Honors, Writings, and Recognition
Scowcroft received high civilian and military honors, including the Presidential Medal of Freedom. He wrote widely on strategy and statecraft, but he preferred to let his actions and institutional contributions speak. His co-authored volume with George H. W. Bush offered a rare inside view of diplomatic choices at the Cold War's end, and his later dialogues with Brzezinski framed a pragmatic approach for the post-9/11 world. He served on advisory boards and commissions dealing with intelligence, nuclear posture, and transatlantic relations, lending his name and labor without partisanship.
Personal Life
Scowcroft married Marian Horner, and they had a daughter, Karen. Friends and colleagues remembered him as unfailingly courteous and personally modest, someone who viewed public service as a craft rather than a platform. He retained close friendships with the Bush family and with former colleagues, even when they disagreed, and he maintained a demanding work ethic well into his later years.
Legacy and Final Years
Brent Scowcroft died in 2020 at the age of 95. Tributes from across the political spectrum emphasized his integrity, his method, and his record in moments of maximum consequence.

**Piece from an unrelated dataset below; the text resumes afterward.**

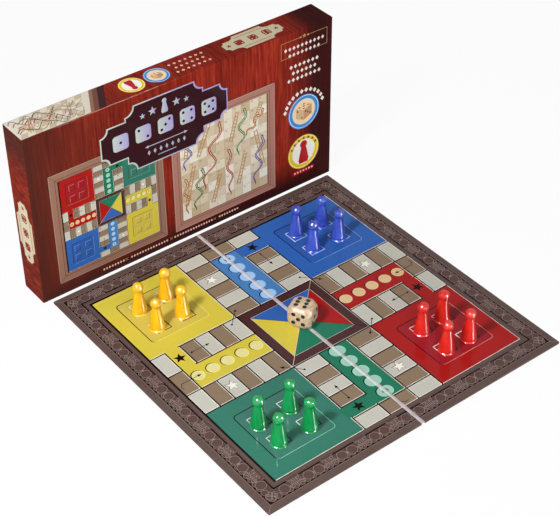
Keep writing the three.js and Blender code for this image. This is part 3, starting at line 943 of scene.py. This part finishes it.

He exemplified a school of national security thought built on alliances, restrained power, and clear objectives. The term Scowcroftian came to suggest a bias for consultation, an eye for the long term, and the humility to adjust to events. As the Cold War ended without great-power conflict, as Germany unified within NATO, and as a broad coalition reversed aggression in the Gulf, his hand was on the tiller. In an era when the machinery of foreign policy can be loud and personal, he stood for quiet competence and for the conviction that the United States is strongest when it leads with wisdom and partners at its side.